▶ [Aim]:
Set down exactly the lines of the listing below, please, beginning with the first and ending with the line that holds "decal_shape(name, corners)".
=====
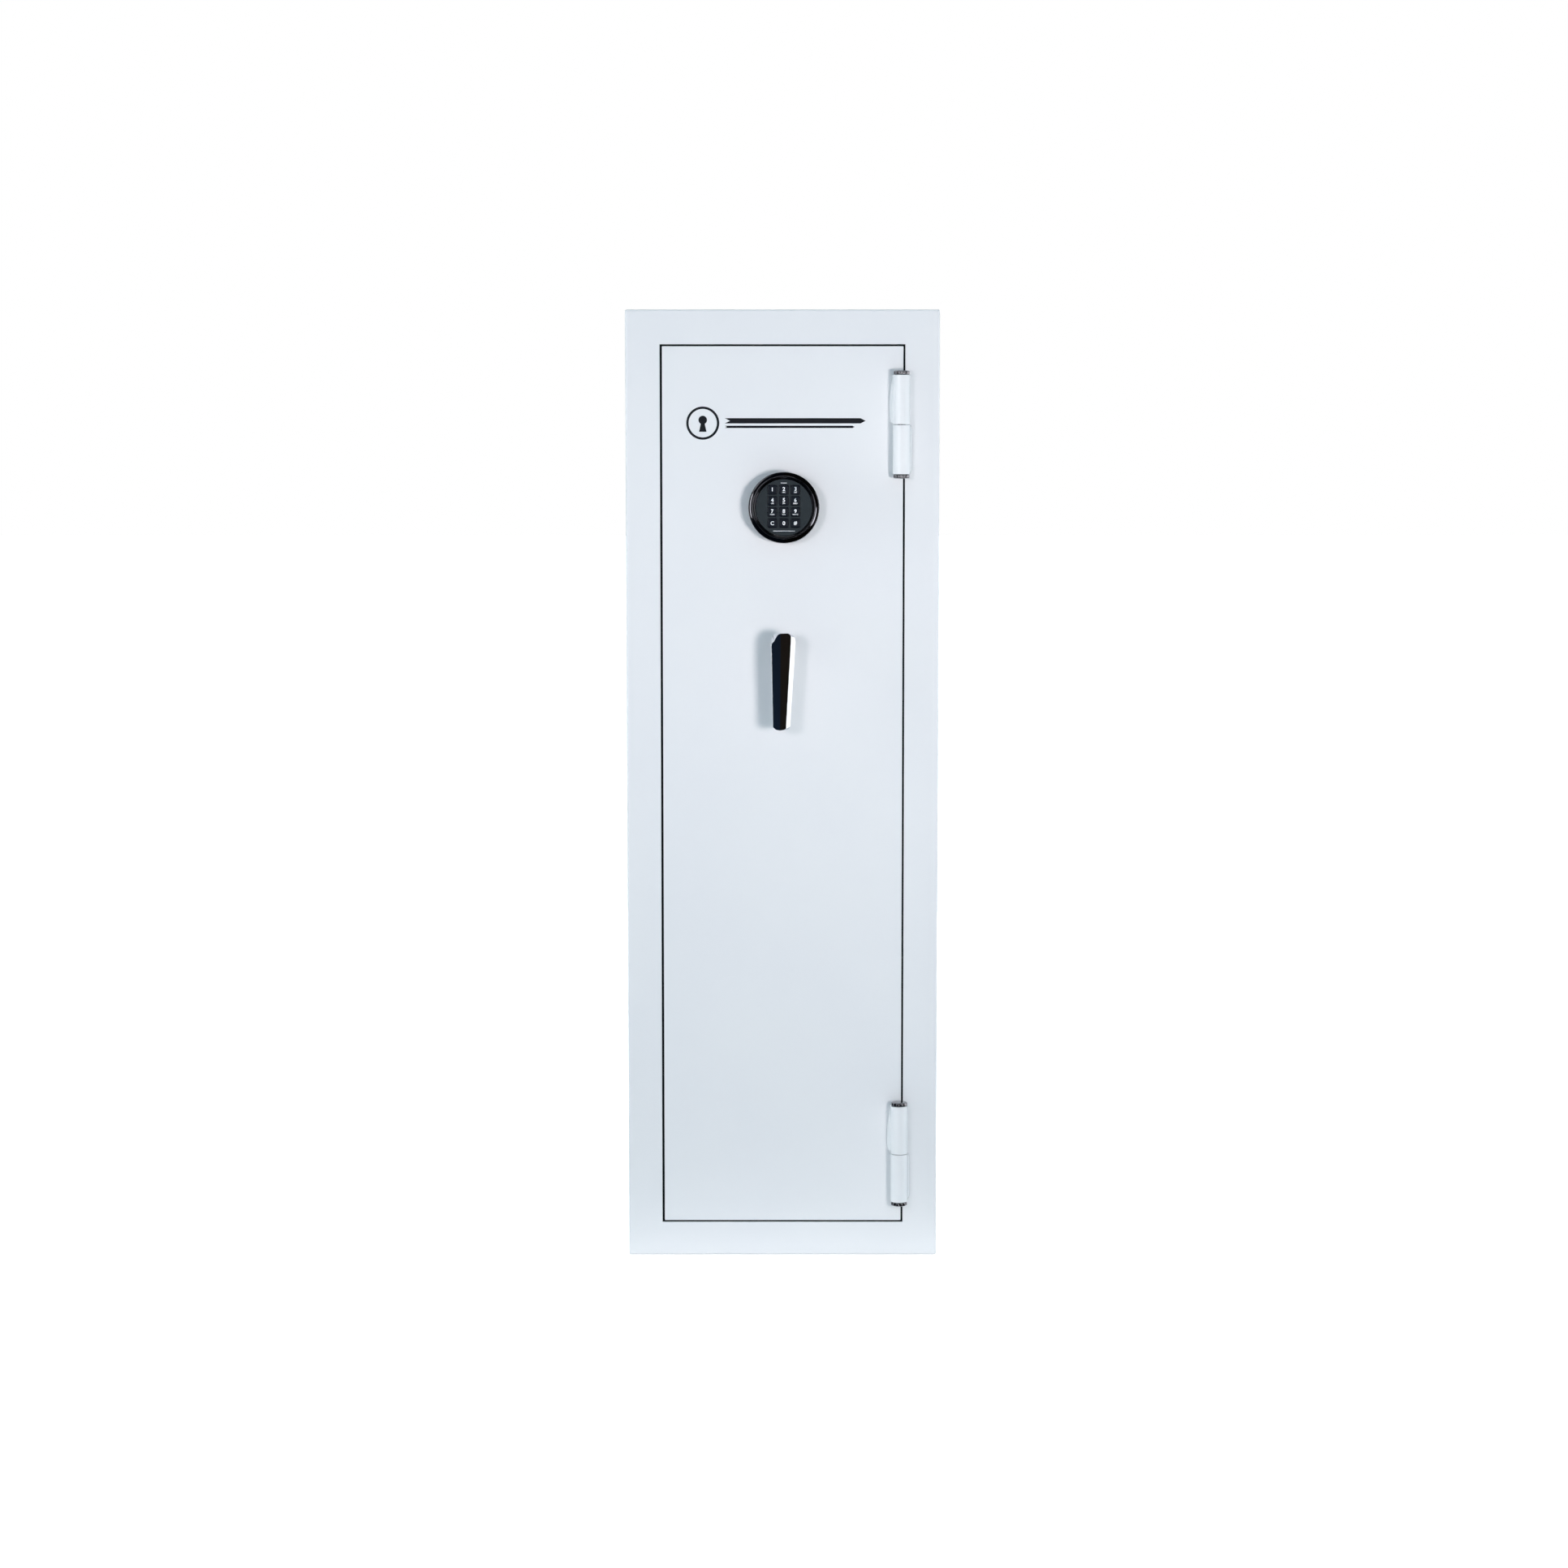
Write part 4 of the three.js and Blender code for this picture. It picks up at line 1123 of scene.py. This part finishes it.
# ---------- decal ----------
DECAL_LEFT = 118 * MM  # from the spindle to the middle of the ring
DECAL_RIGHT = 119 * MM
DECAL_Z = 1.233
FILM = 0.12 * MM
RING_OUTER = 24 * MM
RING_INNER = 20.6 * MM
KEYHOLE_BOW = 6.2 * MM
KEYHOLE_RISE = 4.5 * MM
KEYHOLE_FOOT = 5.4 * MM
KEYHOLE_DROP = 12.5 * MM
KEYHOLE_START = math.radians(-62)
STRIPES = [
    # name, height above the decal's middle, width, how much shorter it is
    ("decal_stripe_upper", 3.4 * MM, 7.6 * MM, 0),
    ("decal_stripe_lower", -5.4 * MM, 3.2 * MM, 16 * MM),
]


def decal_shape(name, outline, holes=()):
    bm = panel(outline, holes, FRONT - FILM, FILM - 0.01 * MM)
    finish_piece(bm, name, DECAL_INK, "door", weighted=False)


def build_decal():
    """A generic printed ornament: a keyhole in a ring, and two tapered pinstripes."""
    x = SPINDLE.x - DECAL_LEFT
    z = DECAL_Z
    decal_shape("decal_ring", circle(RING_OUTER, 96, (x, z)), [circle(RING_INNER, 96, (x, z))])
    keyhole = []
    for k in range(33):
        angle = KEYHOLE_START + (math.pi - 2 * KEYHOLE_START) * k / 32
        keyhole.append((x + KEYHOLE_BOW * math.cos(angle),
                        z + KEYHOLE_RISE + KEYHOLE_BOW * math.sin(angle)))
    keyhole += [(x - KEYHOLE_FOOT, z - KEYHOLE_DROP), (x + KEYHOLE_FOOT, z - KEYHOLE_DROP)]
    decal_shape("decal_keyhole", keyhole)
    left = x + RING_OUTER + 8 * MM
    for name, rise, wide, short in STRIPES:
        under, centre, over = (z + rise + wide * share for share in (-0.5, 0, 0.5))
        end = SPINDLE.x + DECAL_RIGHT - short
        corners = [(left, under), (end - wide, under), (end, centre), (end - wide, over),
                   (left, over), (left + wide, centre)]
        decal_shape(name, corners)


# ---------- studio ----------
AMBIENT = (0.116, 0.228, 0.284, 1)
NAVY = (0.007, 0.013, 0.025, 1)
BROWN = (0.013, 0.010, 0.008, 1)
SPLIT = 0.012  # half the width of the band in which navy turns to brown
WHITE = (1, 1, 1, 1)
DAYLIGHT = (0.95, 0.98, 1.0)
LIGHT_SPREAD = math.radians(78)


def glow(name, strength):
    data = bpy.data.materials.new(name)
    data.use_nodes = True
    tree = data.node_tree
    tree.nodes.remove(tree.nodes["Principled BSDF"])
    light = tree.nodes.new("ShaderNodeEmission")
    light.inputs["Color"].default_value = WHITE
    light.inputs["Strength"].default_value = strength
    tree.links.new(light.outputs["Emission"], tree.nodes["Material Output"].inputs["Surface"])
    return data


def card(name, centre, width, height, facing, strength):
    """A flat white card that only reflections see."""
    facing = Vector(facing).normalized()
    across = facing.cross(Vector((0, 0, 1))).normalized()
    rise = across.cross(facing)
    centre = Vector(centre)
    flat = rectangle(-width / 2, width / 2, -height / 2, height / 2)
    corners = [centre + across * x + rise * z for x, z in flat]
    mesh = bpy.data.meshes.new(name)
    mesh.from_pydata(corners, [], [(0, 1, 2, 3)])
    mesh.materials.append(glow(name, strength))
    plane = bpy.data.objects.new(name, mesh)
    plane.visible_camera = False
    plane.visible_diffuse = False
    plane.visible_shadow = False
    plane.visible_transmission = False
    SCENE.collection.objects.link(plane)


def soft_light(name, place, aim, size, power, colour=(1, 1, 1), spread=math.pi):
    data = bpy.data.lights.new(name, "AREA")
    data.shape = "RECTANGLE"
    data.size, data.size_y = size
    data.energy = power
    data.color = colour
    data.spread = spread
    light = bpy.data.objects.new(name, data)
    light.location = place
    light.rotation_euler = (Vector(aim) - Vector(place)).to_track_quat("-Z", "Y").to_euler()
    light.visible_camera = False
    light.visible_glossy = False
    SCENE.collection.objects.link(light)


def mirror_shade(tree):
    """What mirrors see: navy to the left of straight ahead, brown to the right."""
    across = tree.nodes.new("ShaderNodeSeparateXYZ")
    tree.links.new(tree.nodes.new("ShaderNodeTexCoord").outputs["Generated"], across.inputs[0])
    span = tree.nodes.new("ShaderNodeMapRange")
    span.inputs["From Min"].default_value = -SPLIT
    span.inputs["From Max"].default_value = SPLIT
    tree.links.new(across.outputs["X"], span.inputs["Value"])
    shade = tree.nodes.new("ShaderNodeValToRGB")
    shade.color_ramp.elements[0].color = NAVY
    shade.color_ramp.elements[1].color = BROWN
    tree.links.new(span.outputs["Result"], shade.inputs["Fac"])
    return shade.outputs["Color"]


def build_world():
    """White to the camera, a soft blue-white ambient to the object and dark to mirrors."""
    world = bpy.data.worlds.new("studio")
    SCENE.world = world
    world.use_nodes = True
    tree = world.node_tree
    ambient = tree.nodes["Background"]
    ambient.inputs["Color"].default_value = AMBIENT
    white = tree.nodes.new("ShaderNodeBackground")
    white.inputs["Color"].default_value = WHITE
    dark = tree.nodes.new("ShaderNodeBackground")
    tree.links.new(mirror_shade(tree), dark.inputs["Color"])
    rays = tree.nodes.new("ShaderNodeLightPath")
    shown = ambient
    for ray, other in (("Is Glossy Ray", dark), ("Is Camera Ray", white)):
        mix = tree.nodes.new("ShaderNodeMixShader")
        tree.links.new(rays.outputs[ray], mix.inputs["Fac"])
        tree.links.new(shown.outputs[0], mix.inputs[1])
        tree.links.new(other.outputs[0], mix.inputs[2])
        shown = mix
    tree.links.new(shown.outputs[0], tree.nodes["World Output"].inputs["Surface"])


def build_floor():
    """White paper that shows full white to the camera and only scatters light on the object."""
    reach = 30.0
    corners = [(x, y, 0) for x, y in rectangle(-reach, reach, -reach, reach)]
    mesh = bpy.data.meshes.new("studio_floor")
    mesh.from_pydata(corners, [], [(0, 1, 2, 3)])
    floor = Material("floor_paper", Roughness=0.9, Specular_IOR_Level=0.0)
    floor.colour(floor.blend(floor.noise(3, 2), (0.86, 0.86, 0.86, 1), (0.88, 0.88, 0.88, 1)))
    floor.shader.inputs["Emission Color"].default_value = WHITE
    seen = floor.tree.nodes.new("ShaderNodeLightPath").outputs["Is Camera Ray"]
    floor.feed(floor.shader.inputs["Emission Strength"], floor.between(seen, 0.0, 1.1))
    mesh.materials.append(floor.data)
    plane = bpy.data.objects.new("studio_floor", mesh)
    plane.visible_glossy = False
    SCENE.collection.objects.link(plane)


def build_studio():
    build_world()
    build_floor()
    soft_light("key_right", (1.46, FRONT - 3.2, 0.84), (0.06, FRONT, 1.12), (0.7, 0.7), 12.25,
               (1.0, 0.907, 0.898), LIGHT_SPREAD)
    soft_light("fill_left", (-1.30, FRONT - 3.2, 1.40), (0, FRONT, 1.12), (0.55, 0.55), 4.2,
               (1.0, 0.888, 0.912), LIGHT_SPREAD)
    soft_light("graze_left", (-2.4, FRONT - 0.45, 1.0), (0, FRONT, 0.8), (0.5, 2.0), 20)
    ahead = FRONT - 0.051
    soft_light("floor_bounce", (0, ahead, 0.0005), (0, ahead, 1), (0.6, 0.10), 0.10)
    for name, x, power in (("side_left", -2.6, 10), ("side_right", 2.6, 30)):
        soft_light(name, (x, 0.9, 1.3), (0, 0.05, 0.7), (1.6, 2.0), power, DAYLIGHT)
    soft_light("back_wash", (0, 3.4, 1.3), (0, BACK, 0.7), (2.4, 2.0), 32, DAYLIGHT)
    soft_light("top_wash", (0, 0.2, 3.4), (0, 0.1, HEIGHT), (2.4, 2.4), 18, (0.97, 0.99, 1.0))
    card("card_right", (2.4, -0.9, 0.9), 2.2, 2.6, (-1, 0.1, 0), 1.7)
    card("card_left", (-2.2, FRONT - 3.0, 1.15), 0.5, 1.6, (2.3, 3.0, 0), 8.0)
    card("card_key", (1.5, FRONT - 3.3, 0.55), 0.4, 0.9, (-1.5, 3.0, 0), 8.0)
    card("card_side", (-2.4, FRONT - 0.9, 0.95), 1.0, 2.0, (1, 0.35, 0), 0.9)
    card("card_corner", (-1.5, FRONT - 1.3, 2.5), 1.4, 1.4, (1.5, 1.3, -1.5), 1.8)
    card("card_high", (0, -0.2, 3.2), 1.6, 1.2, (0, 0.1, -1), 1.5)
    SCENE.view_settings.view_transform = "Standard"
    SCENE.view_settings.look = "None"


# ---------- assembly ----------
build_cabinet_shell()
build_seal()
build_anchor_plugs()
build_lining()
carpet = build_carpet()
build_hinges()
build_door()
build_trim_screws()
build_keypad()
build_lever()
build_spindle()
build_boltwork()
build_decal()
build_studio()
=====
▶ [Answer to the task]:
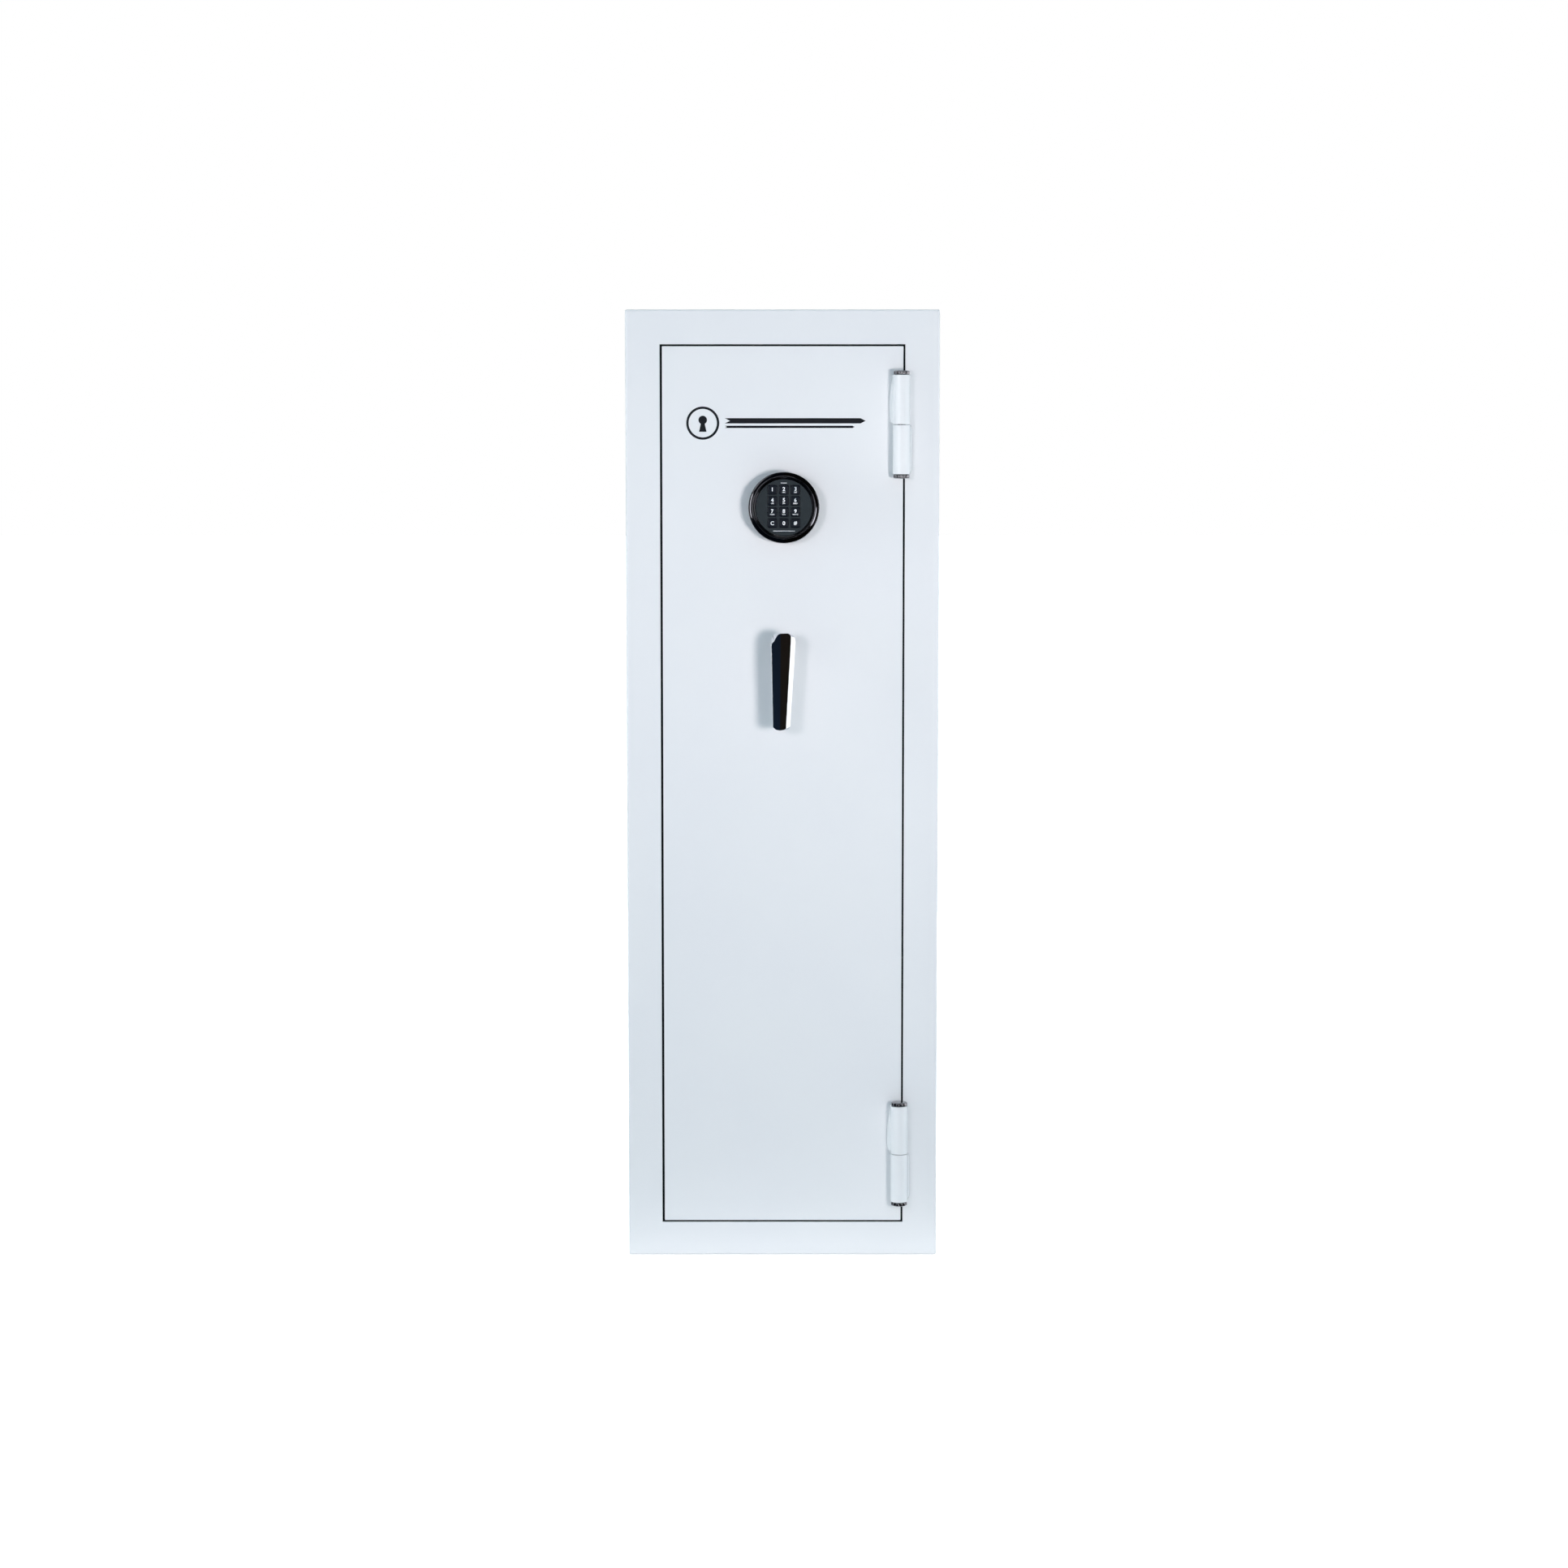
Write part 4 of the three.js and Blender code for this picture. It picks up at line 1123 of scene.py. This part finishes it.
# ---------- decal ----------
DECAL_LEFT = 118 * MM  # from the spindle to the middle of the ring
DECAL_RIGHT = 119 * MM
DECAL_Z = 1.233
FILM = 0.12 * MM
RING_OUTER = 24 * MM
RING_INNER = 20.6 * MM
KEYHOLE_BOW = 6.2 * MM
KEYHOLE_RISE = 4.5 * MM
KEYHOLE_FOOT = 5.4 * MM
KEYHOLE_DROP = 12.5 * MM
KEYHOLE_START = math.radians(-62)
STRIPES = [
    # name, height above the decal's middle, width, how much shorter it is
    ("decal_stripe_upper", 3.4 * MM, 7.6 * MM, 0),
    ("decal_stripe_lower", -5.4 * MM, 3.2 * MM, 16 * MM),
]


def decal_shape(name, outline, holes=()):
    bm = panel(outline, holes, FRONT - FILM, FILM - 0.01 * MM)
    finish_piece(bm, name, DECAL_INK, "door", weighted=False)


def build_decal():
    """A generic printed ornament: a keyhole in a ring, and two tapered pinstripes."""
    x = SPINDLE.x - DECAL_LEFT
    z = DECAL_Z
    decal_shape("decal_ring", circle(RING_OUTER, 96, (x, z)), [circle(RING_INNER, 96, (x, z))])
    keyhole = []
    for k in range(33):
        angle = KEYHOLE_START + (math.pi - 2 * KEYHOLE_START) * k / 32
        keyhole.append((x + KEYHOLE_BOW * math.cos(angle),
                        z + KEYHOLE_RISE + KEYHOLE_BOW * math.sin(angle)))
    keyhole += [(x - KEYHOLE_FOOT, z - KEYHOLE_DROP), (x + KEYHOLE_FOOT, z - KEYHOLE_DROP)]
    decal_shape("decal_keyhole", keyhole)
    left = x + RING_OUTER + 8 * MM
    for name, rise, wide, short in STRIPES:
        under, centre, over = (z + rise + wide * share for share in (-0.5, 0, 0.5))
        end = SPINDLE.x + DECAL_RIGHT - short
        corners = [(left, under), (end - wide, under), (end, centre), (end - wide, over),
                   (left, over), (left + wide, centre)]
        decal_shape(name, corners)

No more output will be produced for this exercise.